- What to produce:
Lift out, unaltered, the lines of the material below between the line holding "make_carcass()" and the line holding "obj.data.transform(world)", counting both.

- Provided data:
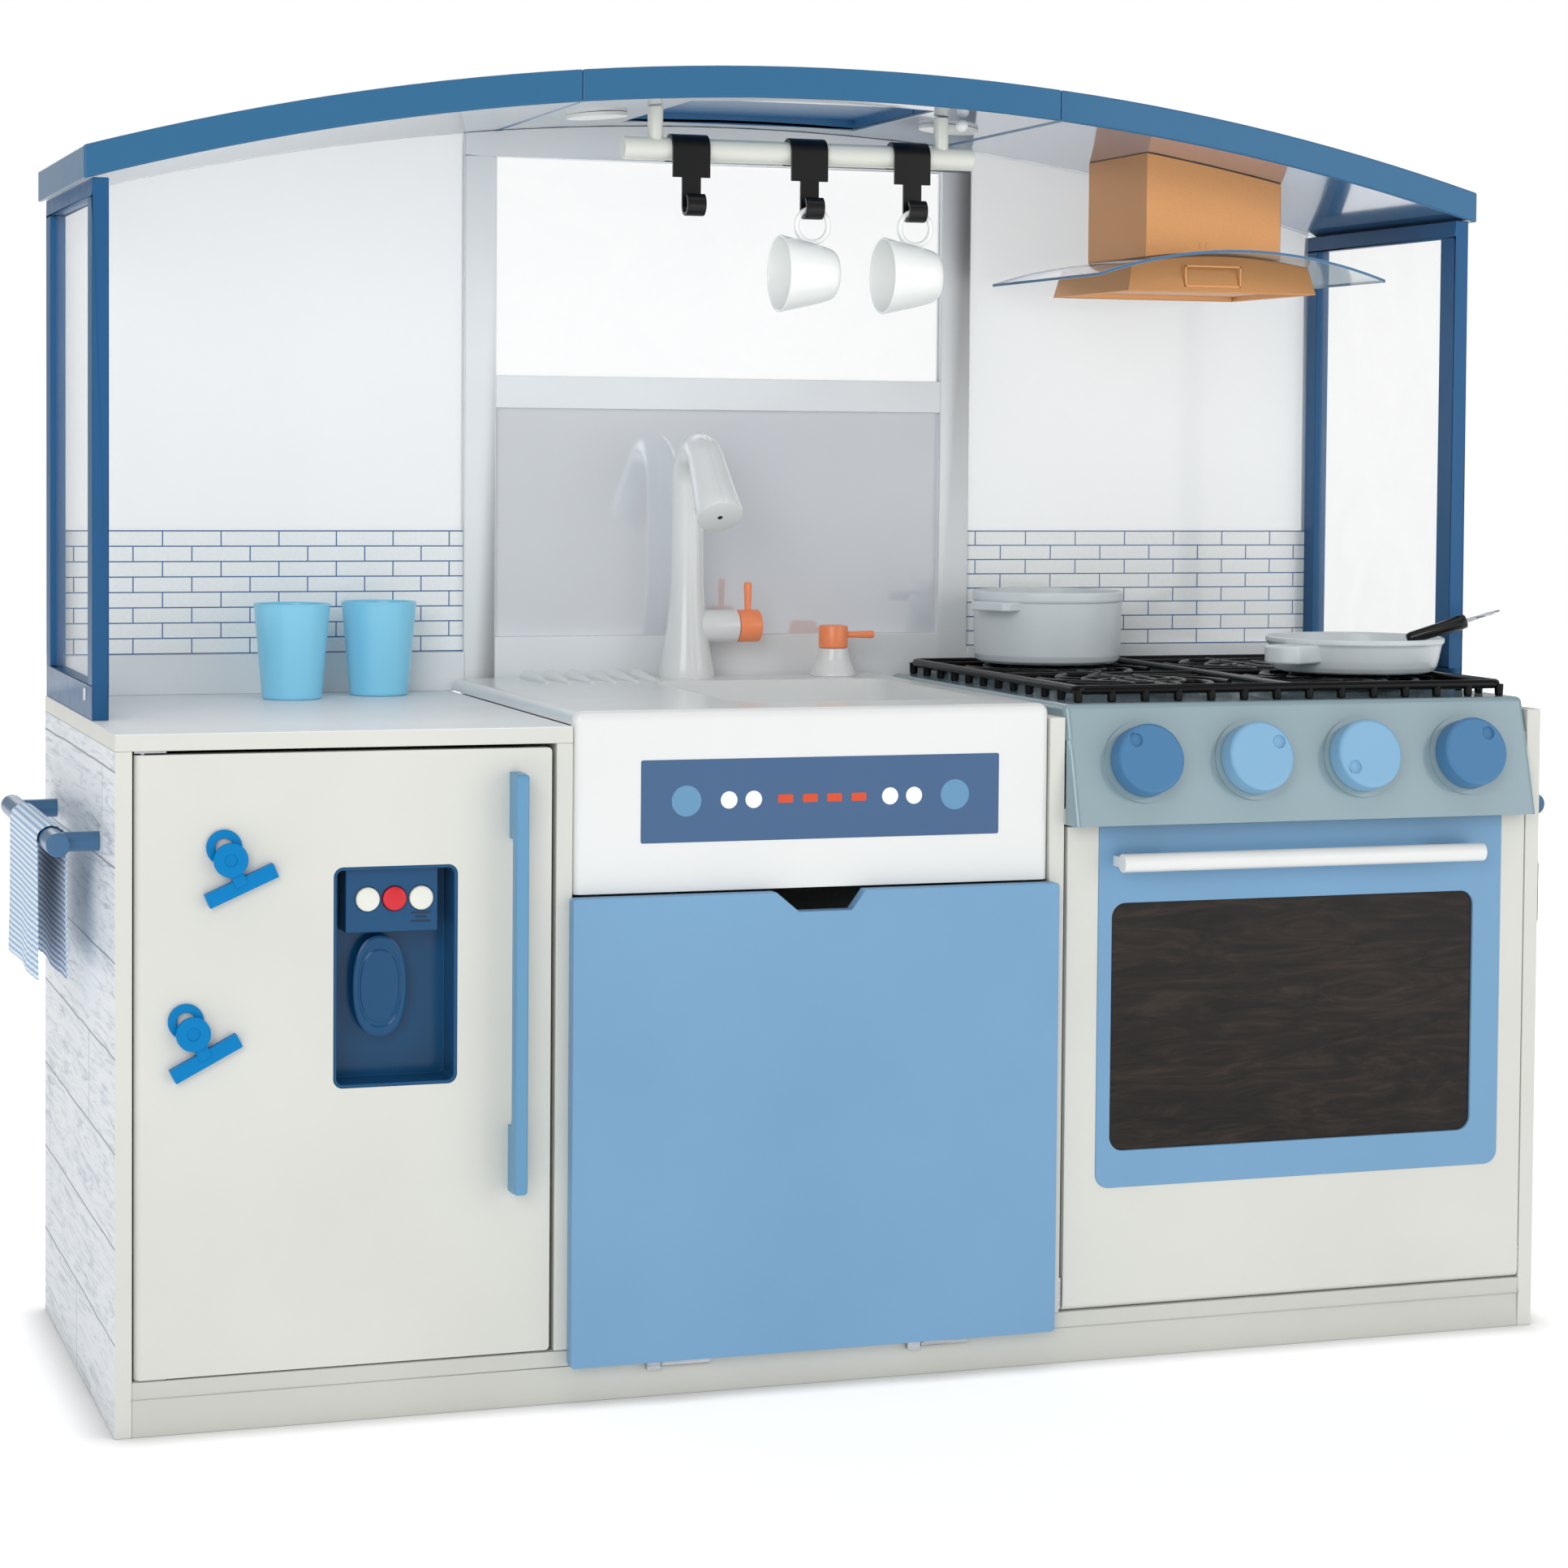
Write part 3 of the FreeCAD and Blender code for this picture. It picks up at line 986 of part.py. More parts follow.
def make_cups():
    for name, x, y in (("cup_1", -373.5, 313), ("cup_2", -298, 342)):
        body = turned(name + "_turned", [
            ("0", "0"), ("cup_base - 1", "0"), ("cup_base", "1"), ("cup_top", "cup_high"),
            ("cup_top - cup_wall", "cup_high"), ("cup_base - cup_wall", "2 * cup_wall"),
            ("0", "2 * cup_wall")])
        publish(name, place(body, (str(x), str(y), "high_top")))


def make_pot():
    body = turned("pot_turned", [
        ("0", "0"), ("pot_radius - 5", "0"), ("pot_radius - 2", "3"),
        ("pot_radius - pot_lip", "pot_high - lip_tall"), ("pot_radius", "pot_high - lip_tall"),
        ("pot_radius", "pot_high"),
        ("pot_radius - pot_wall", "pot_high"), ("pot_radius - pot_wall - 1", "2 * pot_wall"),
        ("0", "2 * pot_wall")])
    lugs = []
    for side, low, high in (("left", "-pot_lug_end", "-pot_lug_root"),
                            ("right", "pot_lug_root", "pot_lug_end")):
        lugs.append(block("pot_lug_" + side, (low, high), ("-pot_lug_half", "pot_lug_half"),
                          ("pot_high - 2 * lip_tall", "pot_high - lip_tall + 1")))
    hole = rod("pot_hollow", ("0", "0", "2 * pot_wall"), "z", "pot_high", "pot_radius - pot_wall - 1")
    whole = cut("pot_whole", join("pot_lugged", [body] + lugs), hole)
    turn = Rotation(Vector(0, 0, 1), value("pot_turn"))
    publish("pot", place(whole, ("pot_x", "pot_y", "grate_top"), turn))


def make_pan():
    body = turned("pan_turned", [
        ("0", "0"), ("pan_base", "0"), ("pan_top", "pan_high"), ("pan_top - pan_wall", "pan_high"),
        ("pan_base - pan_wall", "2 * pan_wall"), ("0", "2 * pan_wall")])
    lug = block("pan_lug", ("pan_lug_root", "pan_lug_end"), ("-pan_lug_half", "pan_lug_half"),
                ("pan_lug_low", "pan_lug_high"))
    outer_end = value("pan_lug_end")
    lug = soften("pan_lug_soft", lug, "5", lambda edge: edge.CenterOfMass.x > outer_end - 1)
    hole = rod("pan_hollow", ("0", "0", "2 * pan_wall"), "z", "pan_high", "pan_base - pan_wall",
               "pan_top - pan_wall")
    whole = cut("pan_whole", join("pan_lugged", [body, lug]), hole)
    place(whole, ("pan_x", "pan_y", "grate_top"), Rotation(Vector(0, 0, 1), value("pan_turn")))
    publish("pan", whole)


def make_turner():
    """A slotted turner that leans in the pan: grip below, steel blade out past the rim."""
    grip = rod("turner_handle", ("0", "0", "0"), "x", "turner_grip", "turner_small", "turner_large")
    shaft = rod("turner_shaft", ("turner_grip - 2", "0", "0"), "x", "blade_start - turner_grip + 4",
                "shaft_radius")
    blade = block("turner_blade", ("blade_start", "blade_end"), ("-blade_half", "blade_half"),
                  ("-blade_thick / 2", "blade_thick / 2"))
    slots = [
        block("turner_slot_%d" % i, ("slot_start", "slot_end"),
              ("%d * slot_pitch - slot_half" % i, "%d * slot_pitch + slot_half" % i),
              ("-blade_thick", "blade_thick"))
        for i in (-1, 0, 1)
    ]
    whole = join("turner_whole", [grip, shaft, cut("turner_slotted", blade, *slots)])
    yaw = Rotation(Vector(0, 0, 1), value("turner_yaw"))
    lean = yaw.multiply(Rotation(Vector(0, 1, 0), value("turner_lean")))
    publish("turner", place(whole, ("turner_x", "turner_y", "turner_z"), lean))


CLIPS = (("clip_1", -468.5, 381.4, 23.7), ("clip_2", -493, 262.3, 27.6))


def clip_turn(angle):
    """Own X along the jaw, own Y from the jaw to the head, own Z out of the door."""
    return Rotation(Vector(0, 1, 0), -angle).multiply(Rotation(Vector(1, 0, 0), 90))


def make_clips():
    backs = []
    for name, x, z, angle in CLIPS:
        spot = (str(x), "-0.2", str(z))
        half = "clip_bar / 2"
        jaw = block(name + "_back_jaw", ("-" + half, half), ("-clip_bar_tall / 2", "clip_bar_tall / 2"),
                    ("0", "clip_thick"))
        neck = block(name + "_back_neck", ("-clip_neck / 2", "clip_neck / 2"), ("0", "clip_ring_v"),
                     ("0", "clip_thick"))
        disc = rod(name + "_ring_disc", ("0", "clip_ring_v", "0"), "z", "clip_thick", "clip_ring")
        eye = rod(name + "_ring_eye", ("0", "clip_ring_v", "-1"), "z", "clip_thick + 2", "clip_ring_hole")
        back = cut(name + "_back", join(name + "_back_solid", [jaw, neck, disc]), eye)
        backs.append(place(back, spot, clip_turn(angle)))

        low = "clip_thick + clip_gap"
        front_jaw = block(name + "_front_bar", ("-" + half, half),
                          ("-clip_bar_tall / 2", "clip_bar_tall / 2"), (low, low + " + clip_thick"))
        lower_arm = block(name + "_front_arm", ("-clip_neck / 2", "clip_neck / 2"), ("0", "clip_pivot"),
                          (low, "clip_front"))
        arm = block(name + "_front_lever", ("-clip_neck / 2", "clip_neck / 2"),
                    ("clip_pivot - 1", "clip_head_v"), ("clip_thick + clip_relief", "clip_front"))
        head = rod(name + "_head", ("0", "clip_head_v", "clip_front - 1.5"), "z", "3.5", "clip_head")
        dimple = rod(name + "_head_dimple", ("0", "clip_head_v", "clip_front + 1"), "z", "3", "4.5")
        front = cut(name + "_front", join(name + "_front_solid", [front_jaw, lower_arm, arm, head]), dimple)
        publish(name + "_front_jaw", place(front, spot, clip_turn(angle)))
    publish("clip_back_jaws", backs)


make_carcass()
make_fridge_door()
make_dispenser()
hinge_pins = make_dishwasher_door()
make_oven_door()
make_pivot_plates(hinge_pins)
make_sink()
make_faucet()
make_tap()
make_stove_top()
make_knobs()
make_grate()
make_back_frame(make_side_windows())
make_roof()
make_hood()
make_rail()
make_hooks()
make_mugs()
make_side_rails()
make_towel()
make_side_plate()
make_cups()
make_pot()
make_pan()
make_turner()
make_clips()
doc.recompute()

for thing in doc.Objects:
    if "Invalid" in thing.State or "Error" in thing.State:
        raise RuntimeError("%s failed: %s" % (thing.Name, thing.State))
for label, thing in subparts.items():
    if thing.Shape.isNull() or not thing.Shape.isValid():
        raise RuntimeError(label + " has no valid shape")

os.makedirs("parts", exist_ok=True)
whole = FreeCAD.BoundBox()
for label, thing in subparts.items():
    thing.Shape.exportStep("parts/" + label + ".step")
    whole.add(thing.Shape.BoundBox)
    print("%-26s %2d solids %12.1f mm3" % (label, len(thing.Shape.Solids), thing.Shape.Volume))
print("pieces", len(subparts), "box", whole)
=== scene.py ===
"""Looks of the toy kitchen: materials, moulded and turned details, the towel, light and camera."""
import json
import math

import bmesh
import bpy
from mathutils import Matrix, Vector


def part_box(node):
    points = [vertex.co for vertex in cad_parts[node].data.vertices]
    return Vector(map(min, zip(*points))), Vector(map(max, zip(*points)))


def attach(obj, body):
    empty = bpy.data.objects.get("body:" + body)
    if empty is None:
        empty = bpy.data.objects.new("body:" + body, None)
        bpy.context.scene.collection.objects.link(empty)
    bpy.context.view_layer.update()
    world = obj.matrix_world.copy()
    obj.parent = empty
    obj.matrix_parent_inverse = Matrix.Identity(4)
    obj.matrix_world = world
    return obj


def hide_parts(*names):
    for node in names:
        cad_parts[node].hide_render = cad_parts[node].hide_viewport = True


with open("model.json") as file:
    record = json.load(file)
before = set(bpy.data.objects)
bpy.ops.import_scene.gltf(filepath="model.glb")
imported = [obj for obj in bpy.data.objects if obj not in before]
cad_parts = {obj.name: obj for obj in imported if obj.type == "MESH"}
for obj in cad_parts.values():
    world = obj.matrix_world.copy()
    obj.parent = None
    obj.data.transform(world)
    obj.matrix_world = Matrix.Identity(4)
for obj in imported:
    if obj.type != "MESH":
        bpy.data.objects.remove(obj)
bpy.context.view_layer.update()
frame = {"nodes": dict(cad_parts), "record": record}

MM = 0.001
scene = bpy.context.scene

# The carcass is the ruler: x is measured from its middle and y from its front face, in millimetres.
CARCASS_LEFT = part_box("left_side_panel")[0]
CARCASS_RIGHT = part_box("right_side_panel")[1]
MIDDLE_X = (CARCASS_LEFT.x + CARCASS_RIGHT.x) / 2
FRONT_Y = CARCASS_LEFT.y


def at(x, y, z):
    """A point of the carcass, in millimetres, as a point of the frame."""
    return Vector((MIDDLE_X + x * MM, FRONT_Y + y * MM, z * MM))


def centre_of(node):
    low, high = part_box(node)
    return (low + high) / 2


# ---------------------------------------------------------------- materials

def linear(code):
    """A scene-linear colour from a hex code."""
    parts = [int(code[i:i + 2], 16) / 255 for i in (0, 2, 4)]
    return tuple(c / 12.92 if c <= 0.04045 else ((c + 0.055) / 1.055) ** 2.4 for c in parts) + (1.0,)


class Shade:
    """A small wrapper that builds one node material."""

    def __init__(self, name):
        self.material = bpy.data.materials.new(name)
        self.material.use_nodes = True
        self.nodes = self.material.node_tree.nodes
        self.links = self.material.node_tree.links
        self.shader = self.nodes["Principled BSDF"]
        self.where = self.nodes.new("ShaderNodeTexCoord").outputs["Object"]

    def set(self, **values):
        for socket, number in values.items():
            self.shader.inputs[socket.replace("_", " ")].default_value = number
        return self

    def link(self, source, target):
        self.links.new(source, self.shader.inputs[target] if isinstance(target, str) else target)

    def scaled(self, scale):
        node = self.nodes.new("ShaderNodeMapping")
        node.inputs["Scale"].default_value = scale
        self.links.new(self.where, node.inputs["Vector"])
        return node.outputs["Vector"]

    def noise(self, scale, detail=4.0, roughness=0.55, where=None, distortion=0.0):
        node = self.nodes.new("ShaderNodeTexNoise")
        node.inputs["Scale"].default_value = scale
        node.inputs["Detail"].default_value = detail
        node.inputs["Roughness"].default_value = roughness
        node.inputs["Distortion"].default_value = distortion
        self.links.new(self.where if where is None else where, node.inputs["Vector"])
        return node.outputs["Fac"]

    def ramp(self, source, stops):
        node = self.nodes.new("ShaderNodeValToRGB")
        elements = node.color_ramp.elements
        while len(elements) < len(stops):
            elements.new(0.5)
        for element, (position, colour) in zip(elements, stops):
            element.position = position
            element.color = colour
        self.links.new(source, node.inputs["Fac"])
        return node.outputs["Color"]

    def spread(self, source, low, high):
        """Map 0..1 to a narrow range of values."""
        node = self.nodes.new("ShaderNodeMapRange")
        node.inputs["To Min"].default_value = low
        node.inputs["To Max"].default_value = high
        self.links.new(source, node.inputs["Value"])
        return node.outputs["Result"]

    def mix(self, share, first, second, mode="MIX"):
        node = self.nodes.new("ShaderNodeMix")
        node.data_type = "RGBA"
        node.blend_type = mode
        for value, socket in ((share, node.inputs[0]), (first, node.inputs[6]), (second, node.inputs[7])):
            if isinstance(value, bpy.types.NodeSocket):
                self.links.new(value, socket)
            else:
                socket.default_value = value
        return node.outputs[2]

    def math(self, operation, first, second=0.0, third=0.0):
        node = self.nodes.new("ShaderNodeMath")
        node.operation = operation
        for value, socket in zip((first, second, third), node.inputs):
            if isinstance(value, bpy.types.NodeSocket):
                self.links.new(value, socket)
            else:
                socket.default_value = value
        return node.outputs[0]

    def bump(self, source, strength, distance):
        node = self.nodes.new("ShaderNodeBump")
        node.inputs["Strength"].default_value = strength
        node.inputs["Distance"].default_value = distance
        self.links.new(source, node.inputs["Height"])
        self.links.new(node.outputs["Normal"], self.shader.inputs["Normal"])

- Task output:
make_carcass()
make_fridge_door()
make_dispenser()
hinge_pins = make_dishwasher_door()
make_oven_door()
make_pivot_plates(hinge_pins)
make_sink()
make_faucet()
make_tap()
make_stove_top()
make_knobs()
make_grate()
make_back_frame(make_side_windows())
make_roof()
make_hood()
make_rail()
make_hooks()
make_mugs()
make_side_rails()
make_towel()
make_side_plate()
make_cups()
make_pot()
make_pan()
make_turner()
make_clips()
doc.recompute()

for thing in doc.Objects:
    if "Invalid" in thing.State or "Error" in thing.State:
        raise RuntimeError("%s failed: %s" % (thing.Name, thing.State))
for label, thing in subparts.items():
    if thing.Shape.isNull() or not thing.Shape.isValid():
        raise RuntimeError(label + " has no valid shape")

os.makedirs("parts", exist_ok=True)
whole = FreeCAD.BoundBox()
for label, thing in subparts.items():
    thing.Shape.exportStep("parts/" + label + ".step")
    whole.add(thing.Shape.BoundBox)
    print("%-26s %2d solids %12.1f mm3" % (label, len(thing.Shape.Solids), thing.Shape.Volume))
print("pieces", len(subparts), "box", whole)
=== scene.py ===
"""Looks of the toy kitchen: materials, moulded and turned details, the towel, light and camera."""
import json
import math

import bmesh
import bpy
from mathutils import Matrix, Vector


def part_box(node):
    points = [vertex.co for vertex in cad_parts[node].data.vertices]
    return Vector(map(min, zip(*points))), Vector(map(max, zip(*points)))


def attach(obj, body):
    empty = bpy.data.objects.get("body:" + body)
    if empty is None:
        empty = bpy.data.objects.new("body:" + body, None)
        bpy.context.scene.collection.objects.link(empty)
    bpy.context.view_layer.update()
    world = obj.matrix_world.copy()
    obj.parent = empty
    obj.matrix_parent_inverse = Matrix.Identity(4)
    obj.matrix_world = world
    return obj


def hide_parts(*names):
    for node in names:
        cad_parts[node].hide_render = cad_parts[node].hide_viewport = True


with open("model.json") as file:
    record = json.load(file)
before = set(bpy.data.objects)
bpy.ops.import_scene.gltf(filepath="model.glb")
imported = [obj for obj in bpy.data.objects if obj not in before]
cad_parts = {obj.name: obj for obj in imported if obj.type == "MESH"}
for obj in cad_parts.values():
    world = obj.matrix_world.copy()
    obj.parent = None
    obj.data.transform(world)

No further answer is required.